How treacherous is it? Well, here's what the "trail" looked like in the daylight during our return.

The actual approach wasn't too photogenic. Because of the early change to daylight savings time, we made it to around 10,000' before we turned off our headlamps at about 7am.

The trail up Pete Creek

At around 10,700', still on snowshoes, we did cross the frozen remains of one large point-release that had stopped just lower than that. Right after, we hit the terrace under the main face and switched to crampons.

Instead of climbing to the saddle separating Breitenbach and Lost River peaks (the normal route), which would have meant slogging up a steep talus ridge, we climbed directly up the face of Breitenbach.

On the way up, we mostly sank in an inch or so, or kicked in to mid-foot, with an occasional shallow posthole. I think we were on a frozen crust over rotten snow. But it was still firm enough thanks to our early start.

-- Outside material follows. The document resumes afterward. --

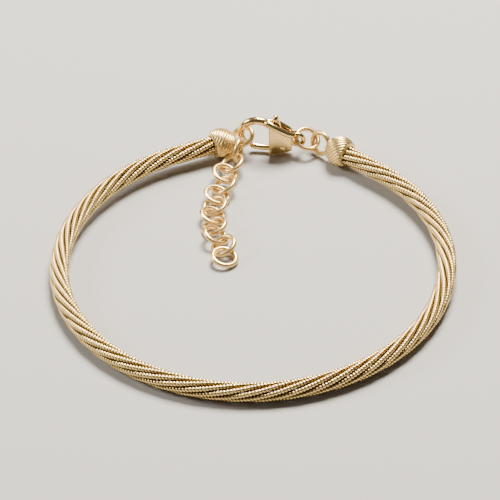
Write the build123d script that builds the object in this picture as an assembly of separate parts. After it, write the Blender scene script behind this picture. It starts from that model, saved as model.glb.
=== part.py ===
from build123d import *
import os
from math import atan, ceil, cos, pi, radians, sin

# Twisted wire bangle with a lobster clasp and an extension chain, lying on its side.
# Millimetres, +Z up. Z = 0 is the surface that it lies on, X runs across the wrist
# opening and Y runs from the front of the bangle to its clasp.

# Driving dimensions of the rope: eight wound strands laid round an oval
OVAL_HALF_WIDTH = 28.5
OVAL_HALF_DEPTH = 27.65
STRAND_COUNT = 8
STRAND_RADIUS = 0.395
LAY_RADIUS = 1.07
ROPE_RADIUS = LAY_RADIUS + STRAND_RADIUS
LAY_LENGTH = 29.8
LAY_START = -2.5
STATION_STEP = 2.0
STRAND_SIDES = 6

# The oval runs from its left tangent point, round the front, to its right one.
# Beyond them both ends of the rope run straight into their caps.
LEFT_TANGENT_ANGLE = 112.0
RIGHT_TANGENT_ANGLE = 407.0
FRONT_ANGLE = 270.0
LEFT_CAP_DISTANCE = 7.2
RIGHT_CAP_DISTANCE = 8.15
STRAND_SEAT = 0.4

# Wound end caps, measured along their own axis from the widest part's middle
CAP_RADIUS = 2.4
CAP_MOUTH = -2.3
CAP_BORE_RADIUS = 1.6
CAP_BORE_END = 0.6
CAP_OUTLINE = (
    (1.95, CAP_MOUTH),
    (2.28, -1.6),
    (CAP_RADIUS, -0.7),
    (2.22, 0.2),
    (1.85, 0.95),
    (1.4, 1.5),
    (1.0, 1.9),
)

# Round wire of the cap loops, the jump ring and the chain links
WIRE_RADIUS = 0.35
LOOP_RADIUS = 1.65
LINK_RADIUS = 1.75
LINK_SIDES = 16
WIRE_SIDES = 6

# Lobster clasp, standing on its edge: sizes in its own plane, from the hook's centre
CLASP_CENTRE = (1.25, 28.85, 3.35)
CLASP_TURN = 9.0
HOOK_RADIUS = 2.6
HOOK_WIRE_RADIUS = 0.62
HOOK_ROOT_ANGLE = 46.0
HOOK_TIP_ANGLE = 216.0
BODY_THICKNESS = 2.5
TAIL_THICKNESS = 1.9
BODY_LEFT = 1.75
BODY_RIGHT = 5.35
BODY_TOP = 2.75
BODY_BOTTOM = -3.05
TAIL_TOP = 0.8
TAIL_BOTTOM = -2.2
CAVITY_WIDTH = 1.3
CAVITY_END = 4.95
EYE_CENTRE = (6.05, -0.45)
EYE_RADIUS = 0.97
PIVOT = (3.9, -1.7)
PIN_RADIUS = 0.4
PIN_HOLE_RADIUS = 0.41
LEVER_HOLE_RADIUS = 0.45
LEVER_THICKNESS = 1.1
GATE_RADIUS = 0.5
NUB_RADIUS = 0.55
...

Here Kevin is on the false summit with his dog, Red, at about 8:30. Too bad the weather wasn't better.

Kevin on the false summit

 

From the false summit, the real summit is about 1/2 mile away and 200' higher. There is also a sharp bump on the ridge, which looked a little intimidating.

The summit ridge behind Kevin

We gingerly picked our way out the ridge, being careful to avoid the (smallish) cornices and not slipping in the sugary snow overlaying the base. The sugar made me nervous on the traverses, like this section on the backside of the bump in the ridge. As you can see, the bump is not as fearsome as it looked.

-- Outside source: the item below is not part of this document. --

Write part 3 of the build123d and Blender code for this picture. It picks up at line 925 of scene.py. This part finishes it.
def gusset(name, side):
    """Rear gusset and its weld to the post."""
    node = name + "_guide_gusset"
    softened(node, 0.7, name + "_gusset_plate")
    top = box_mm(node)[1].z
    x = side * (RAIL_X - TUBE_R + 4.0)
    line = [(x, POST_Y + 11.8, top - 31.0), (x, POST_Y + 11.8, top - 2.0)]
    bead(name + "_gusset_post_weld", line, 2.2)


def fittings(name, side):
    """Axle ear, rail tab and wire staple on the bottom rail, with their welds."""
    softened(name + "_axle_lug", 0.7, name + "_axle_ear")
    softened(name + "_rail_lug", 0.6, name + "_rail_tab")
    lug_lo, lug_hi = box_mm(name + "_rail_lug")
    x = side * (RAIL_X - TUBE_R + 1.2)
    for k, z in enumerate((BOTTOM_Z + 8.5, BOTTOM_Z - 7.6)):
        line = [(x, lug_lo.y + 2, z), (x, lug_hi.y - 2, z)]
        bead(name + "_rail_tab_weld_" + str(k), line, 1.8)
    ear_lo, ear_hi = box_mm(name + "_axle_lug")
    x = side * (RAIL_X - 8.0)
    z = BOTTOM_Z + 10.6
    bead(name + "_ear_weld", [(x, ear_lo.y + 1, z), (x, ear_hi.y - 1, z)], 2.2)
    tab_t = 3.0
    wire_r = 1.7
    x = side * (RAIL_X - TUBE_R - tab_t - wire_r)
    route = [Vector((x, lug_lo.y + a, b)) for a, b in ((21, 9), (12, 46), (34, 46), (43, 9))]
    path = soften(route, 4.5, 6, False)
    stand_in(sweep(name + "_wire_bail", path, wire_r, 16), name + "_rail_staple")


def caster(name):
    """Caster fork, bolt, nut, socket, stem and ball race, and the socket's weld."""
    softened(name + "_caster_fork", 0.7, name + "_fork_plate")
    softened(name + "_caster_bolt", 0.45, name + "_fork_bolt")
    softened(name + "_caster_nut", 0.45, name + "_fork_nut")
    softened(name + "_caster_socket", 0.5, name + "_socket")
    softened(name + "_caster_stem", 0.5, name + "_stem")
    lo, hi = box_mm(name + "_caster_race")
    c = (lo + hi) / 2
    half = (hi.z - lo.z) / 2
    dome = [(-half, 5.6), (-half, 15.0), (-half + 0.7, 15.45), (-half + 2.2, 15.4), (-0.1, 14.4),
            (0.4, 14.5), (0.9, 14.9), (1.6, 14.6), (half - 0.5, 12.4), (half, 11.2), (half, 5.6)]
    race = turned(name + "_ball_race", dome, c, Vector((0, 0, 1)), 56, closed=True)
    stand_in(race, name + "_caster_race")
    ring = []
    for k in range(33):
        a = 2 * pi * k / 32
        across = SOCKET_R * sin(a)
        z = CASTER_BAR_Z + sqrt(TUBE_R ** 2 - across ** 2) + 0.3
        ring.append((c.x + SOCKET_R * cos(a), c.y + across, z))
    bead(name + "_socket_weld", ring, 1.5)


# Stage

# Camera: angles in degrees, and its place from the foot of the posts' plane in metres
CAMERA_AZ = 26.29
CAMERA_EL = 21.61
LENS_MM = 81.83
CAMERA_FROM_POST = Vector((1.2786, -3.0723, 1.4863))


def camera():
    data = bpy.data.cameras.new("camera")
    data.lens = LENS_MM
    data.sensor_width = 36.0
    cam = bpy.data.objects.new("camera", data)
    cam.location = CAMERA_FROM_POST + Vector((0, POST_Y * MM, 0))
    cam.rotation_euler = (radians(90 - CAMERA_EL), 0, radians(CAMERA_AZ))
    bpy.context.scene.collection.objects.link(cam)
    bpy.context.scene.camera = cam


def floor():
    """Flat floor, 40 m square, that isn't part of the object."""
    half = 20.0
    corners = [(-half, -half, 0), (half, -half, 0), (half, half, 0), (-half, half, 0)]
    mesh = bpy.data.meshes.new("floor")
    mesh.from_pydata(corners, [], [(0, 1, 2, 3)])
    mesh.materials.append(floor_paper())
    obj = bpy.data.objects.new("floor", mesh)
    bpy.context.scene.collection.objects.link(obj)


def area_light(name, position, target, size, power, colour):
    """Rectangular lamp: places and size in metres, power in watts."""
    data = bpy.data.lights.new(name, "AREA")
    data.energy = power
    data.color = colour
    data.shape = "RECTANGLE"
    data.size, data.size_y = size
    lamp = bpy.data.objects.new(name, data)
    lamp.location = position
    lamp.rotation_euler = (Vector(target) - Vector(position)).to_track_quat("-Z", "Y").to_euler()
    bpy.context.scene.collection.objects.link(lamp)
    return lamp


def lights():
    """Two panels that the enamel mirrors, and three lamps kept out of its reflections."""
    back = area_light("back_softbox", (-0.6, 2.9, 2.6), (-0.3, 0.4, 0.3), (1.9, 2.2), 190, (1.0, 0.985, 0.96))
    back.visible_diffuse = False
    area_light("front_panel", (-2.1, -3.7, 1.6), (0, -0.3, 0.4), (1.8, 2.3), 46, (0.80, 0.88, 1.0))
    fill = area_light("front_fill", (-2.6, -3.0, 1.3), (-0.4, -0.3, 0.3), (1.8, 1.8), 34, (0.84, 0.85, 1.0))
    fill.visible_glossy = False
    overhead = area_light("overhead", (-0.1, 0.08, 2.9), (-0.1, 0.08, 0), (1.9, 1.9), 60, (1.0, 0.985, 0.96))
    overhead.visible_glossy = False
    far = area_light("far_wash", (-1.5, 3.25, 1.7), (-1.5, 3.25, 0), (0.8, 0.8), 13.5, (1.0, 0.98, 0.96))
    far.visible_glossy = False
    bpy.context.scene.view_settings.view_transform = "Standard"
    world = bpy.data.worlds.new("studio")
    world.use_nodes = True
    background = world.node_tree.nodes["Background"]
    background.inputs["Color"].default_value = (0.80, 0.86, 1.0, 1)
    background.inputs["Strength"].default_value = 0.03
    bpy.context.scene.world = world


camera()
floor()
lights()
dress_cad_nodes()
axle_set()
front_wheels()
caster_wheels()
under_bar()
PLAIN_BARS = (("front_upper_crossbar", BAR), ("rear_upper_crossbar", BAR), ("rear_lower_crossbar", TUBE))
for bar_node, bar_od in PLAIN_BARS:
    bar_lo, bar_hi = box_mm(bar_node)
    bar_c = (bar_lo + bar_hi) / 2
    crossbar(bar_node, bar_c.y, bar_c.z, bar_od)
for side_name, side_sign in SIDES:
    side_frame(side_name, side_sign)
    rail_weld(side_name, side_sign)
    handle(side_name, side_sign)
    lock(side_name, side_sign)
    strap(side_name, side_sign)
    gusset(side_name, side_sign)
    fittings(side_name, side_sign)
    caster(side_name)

The north side of the bump on the ridge

Looking the other way, toward the summit, the ridge didn't look too difficult.

But at 12000', things take longer than one might expect.

The last strectch to the summit

Even so, we hit the summit at about 9:40. It was a little breezy, but not too cold. Red didn't seem to share our elation at being high on such a beautiful day.

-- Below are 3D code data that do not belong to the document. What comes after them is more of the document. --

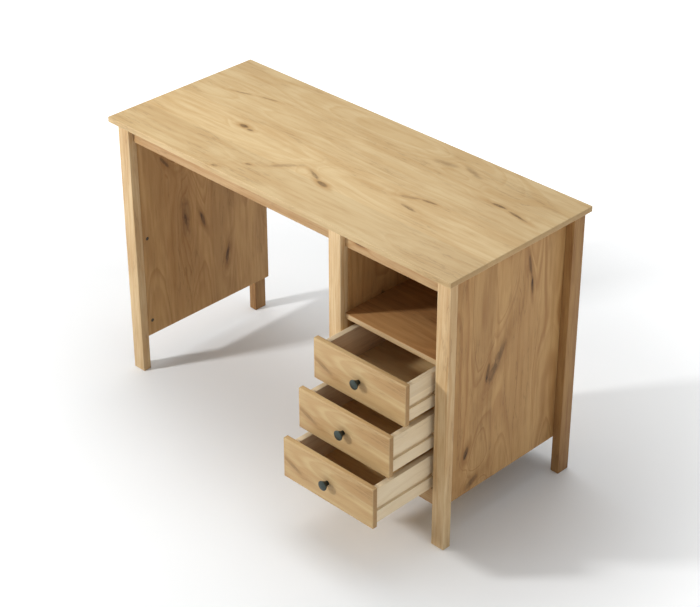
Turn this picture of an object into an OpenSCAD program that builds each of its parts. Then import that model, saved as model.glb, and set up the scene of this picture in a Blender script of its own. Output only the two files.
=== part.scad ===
// Single-pedestal writing desk in knotty pine. Three drawers on wooden runners stand
// under an open compartment on the right, and the knee space is on the left.
// X runs to the right, Y to the back and Z up. The origin is on the floor, under the
// middle of the box that holds the whole desk with its drawers standing open.

/* [Overall size] */
// Width of the desktop
desk_w = 1190; // [992:1:1428]
// Depth of the desktop
desk_d = 500; // [416:1:600]
// Height from the floor to the upper face of the desktop
desk_h = 770; // [700:1:924]

/* [Desktop] */
// Thickness of the desktop
desktop_t = 15; // [13:0.5:22]
// How far the desktop stands out past the legs at each side
side_overhang = 15; // [0:1:40]
// How far the desktop stands out past the front legs
front_overhang = 19; // [0:1:40]
// How far the desktop stands out past the rear legs
back_overhang = 5; // [5:1:30]

/* [Legs and panels] */
// Broad side of a leg
leg_broad = 40; // [34:1:60]
// Narrow side of a leg
leg_narrow = 25; // [20:1:32]
// Thickness of the side panels and the partition
panel_t = 15; // [13:0.5:20]
// Height of the panels' lower edges above the floor
foot_gap = 105; // [60:1:140]
// Thickness of the pedestal's back board
back_board_t = 3; // [2:0.5:4]

/* [Aprons, rail and shelf] */
// Height of the aprons under the desktop
apron_h = 50; // [40:1:70]
// Thickness of the aprons and the lower rail
rail_t = 15; // [12:0.5:20]
// Height of the rail under the lowest drawer
rail_h = 45; // [36:1:60]
// Thickness of the shelf above the drawers
shelf_t = 15; // [13:0.5:20]

/* [Drawer fronts] */
// Width of a drawer front
front_w = 300; // [250:1:360]
// Height of a drawer front
front_h = 114; // [95:1:125]
// Thickness of a drawer front
front_t = 15; // [13:0.5:20]
// Gap between a closed front and the leg beside it
front_side_gap = 4; // [2:0.5:6]
// Gap between two closed fronts
front_gap = 4.5; // [2:0.5:8]
// Gap between the fronts and the shelf, and between the fronts and the lower rail
front_end_gap = 2.5; // [1:0.5:5]

/* [Drawer boxes] */
// Thickness of the drawer sides and backs
box_t = 15; // [13:0.5:18]
// How far a side stands in from the end of its front
side_inset = 11; // [6:1:20]
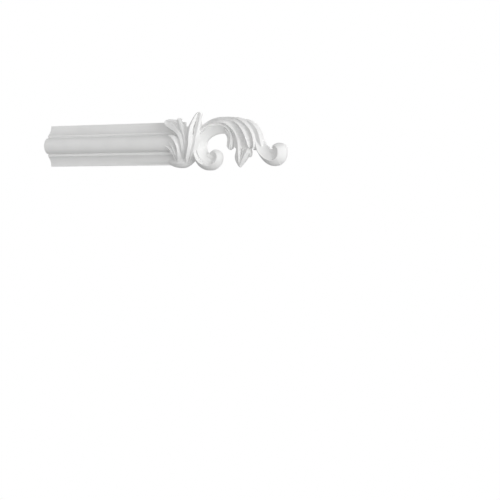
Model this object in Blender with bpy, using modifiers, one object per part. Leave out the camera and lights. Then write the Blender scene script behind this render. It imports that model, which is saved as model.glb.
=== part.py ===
# Moulding with an acanthus scroll end, cast in one piece, for a panel frame on a wall.
# The run of moulding ends in a cuff of leaf, an open C scroll with a small volute, a
# cascade of leaf lobes with a pointed leaf, and a stem that curls up at the far end.
#
# Frame: +X along the moulding, from the plain run to the ornament; +Z up; the flat back
# lies on the wall at y = 0 and faces +Y, so the carving looks towards -Y.
# The origin is on the back, on the moulding's centre line, where the cuff begins.

import bmesh
import bpy
import numpy as np
from math import atan2, cos, degrees, radians, sin
from mathutils import Matrix

# Driving dimensions, metres
MOULDING_WIDTH = 0.060
MOULDING_DEPTH = 0.024
RUN_LENGTH = 0.184
RUN_UNDER_CUFF = 0.034

# The carving is drawn in parts, sixty to the moulding's width, as ornament often is
PART = MOULDING_WIDTH / 60

# The moulding's section, in parts
EDGE_THICKNESS = 5.0
COVE_WIDTH = 14.3
COVE_TOP = 13.0
FILLET_WIDTH = 2.6
FILLET_TOP = 14.0
QUIRK_FLOOR = 12.8
TORUS_HALF_WIDTH = 11.8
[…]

We didn't hang out too long, because we were concerned with how awful the lower canyon might be if the rotten snow got a chance to soften.

Kevin and John on the summit

After reversing the ridge, we enjoyed several thousand feet of butt-glissading. The snow here was just slightly forgiving, as you can see by the shallow dent left by my butt.

If you click on the picture, you'll see Kevin as a tiny dot high on the snowfield, at what looks like the top of the snowfield (although actually, he is not near the top).

Kevin glissading

Some climbers on nearby Lost River Peak, including our friend Bob, were impressed by how fast we were moving.

We just laughed and laughed. We were able to follow the turns of the canyon without even getting up. Here Kevin kicks up a little spray. Red is out of frame to the left, trying vainly to keep up with speedy Kevin. Kevin said that for some reason, his legs felt the climb more than the descent.

Kevin glissading

To our surprise (and good luck) the lower canyon was firmer on our return than on our climb. Kevin got to marvel in the scenic splendor (I had seen it before, but he only saw darkness during the climb).

Note that by this point we were down to single layers, me in a t-shirt. When we got to the car just after noon, it was above 60.

I kept an eye out, but I never did see the exact spot where I broke my leg. Oh well, that is all behind me now. Thanks, Kevin!
(and thanks to Big Tom...how did we get down that damn mess?)